Do this =>
Using the data below, gather each line that includes the word "parts".

Source excerpt =>

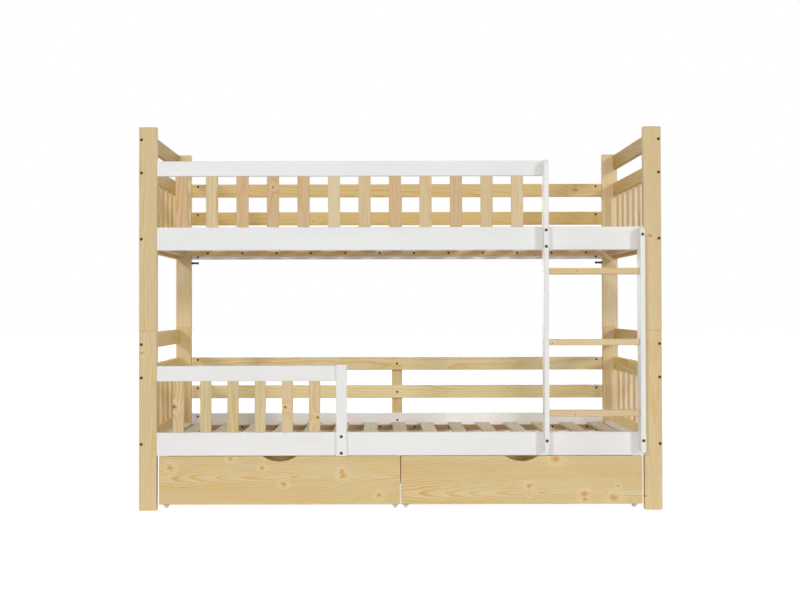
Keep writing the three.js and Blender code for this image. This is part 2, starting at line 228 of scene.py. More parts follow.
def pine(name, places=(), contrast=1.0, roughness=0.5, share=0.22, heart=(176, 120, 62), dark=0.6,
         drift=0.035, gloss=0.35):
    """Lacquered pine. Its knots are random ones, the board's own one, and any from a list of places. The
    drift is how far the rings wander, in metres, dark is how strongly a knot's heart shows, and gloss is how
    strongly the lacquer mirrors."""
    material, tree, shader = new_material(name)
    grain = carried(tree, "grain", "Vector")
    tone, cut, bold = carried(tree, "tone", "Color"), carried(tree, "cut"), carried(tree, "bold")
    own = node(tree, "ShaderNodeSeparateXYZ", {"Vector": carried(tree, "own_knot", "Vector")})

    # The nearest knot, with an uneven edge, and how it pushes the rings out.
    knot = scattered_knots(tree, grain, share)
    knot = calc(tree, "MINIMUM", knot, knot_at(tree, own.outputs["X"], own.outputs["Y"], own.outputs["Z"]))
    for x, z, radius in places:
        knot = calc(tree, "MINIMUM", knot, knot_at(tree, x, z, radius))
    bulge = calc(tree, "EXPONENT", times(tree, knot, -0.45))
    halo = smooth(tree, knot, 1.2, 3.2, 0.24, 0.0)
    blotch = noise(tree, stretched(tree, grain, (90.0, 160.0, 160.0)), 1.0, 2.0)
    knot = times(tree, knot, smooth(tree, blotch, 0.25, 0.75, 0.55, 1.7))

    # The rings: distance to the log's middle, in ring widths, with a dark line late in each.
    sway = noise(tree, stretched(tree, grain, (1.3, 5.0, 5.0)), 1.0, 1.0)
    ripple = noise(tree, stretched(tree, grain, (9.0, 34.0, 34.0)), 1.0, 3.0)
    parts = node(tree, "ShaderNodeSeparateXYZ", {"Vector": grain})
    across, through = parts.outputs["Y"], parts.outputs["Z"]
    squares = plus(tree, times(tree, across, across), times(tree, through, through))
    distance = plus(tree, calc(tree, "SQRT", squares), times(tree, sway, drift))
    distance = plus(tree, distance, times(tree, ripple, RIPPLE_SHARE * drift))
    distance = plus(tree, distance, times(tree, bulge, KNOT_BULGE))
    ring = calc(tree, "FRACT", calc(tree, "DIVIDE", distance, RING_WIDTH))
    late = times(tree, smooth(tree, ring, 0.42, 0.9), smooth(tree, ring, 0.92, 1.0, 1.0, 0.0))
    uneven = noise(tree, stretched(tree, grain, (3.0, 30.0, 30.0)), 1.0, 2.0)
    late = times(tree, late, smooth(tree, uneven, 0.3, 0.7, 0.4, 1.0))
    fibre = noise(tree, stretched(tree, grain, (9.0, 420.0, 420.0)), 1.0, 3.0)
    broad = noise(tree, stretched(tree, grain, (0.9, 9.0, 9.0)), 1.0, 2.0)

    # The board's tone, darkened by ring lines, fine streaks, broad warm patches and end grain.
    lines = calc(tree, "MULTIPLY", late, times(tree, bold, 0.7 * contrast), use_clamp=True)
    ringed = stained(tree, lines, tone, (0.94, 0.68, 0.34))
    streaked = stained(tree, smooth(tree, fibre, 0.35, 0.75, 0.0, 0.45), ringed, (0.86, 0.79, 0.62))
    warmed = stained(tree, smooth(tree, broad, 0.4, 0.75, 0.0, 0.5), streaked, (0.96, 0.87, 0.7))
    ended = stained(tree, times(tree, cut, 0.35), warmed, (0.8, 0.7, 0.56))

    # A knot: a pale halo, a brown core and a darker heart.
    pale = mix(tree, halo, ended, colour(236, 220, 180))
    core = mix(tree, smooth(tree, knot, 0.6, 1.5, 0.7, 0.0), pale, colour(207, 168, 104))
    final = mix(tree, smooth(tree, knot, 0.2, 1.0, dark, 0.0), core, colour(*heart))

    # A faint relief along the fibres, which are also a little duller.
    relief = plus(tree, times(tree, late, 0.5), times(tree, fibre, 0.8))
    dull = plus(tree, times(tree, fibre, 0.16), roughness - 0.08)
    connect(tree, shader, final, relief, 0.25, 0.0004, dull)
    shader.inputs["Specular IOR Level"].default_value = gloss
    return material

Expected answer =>
Keep writing the three.js and Blender code for this image. This is part 2, starting at line 228 of scene.py. More parts follow.
    parts = node(tree, "ShaderNodeSeparateXYZ", {"Vector": grain})
    across, through = parts.outputs["Y"], parts.outputs["Z"]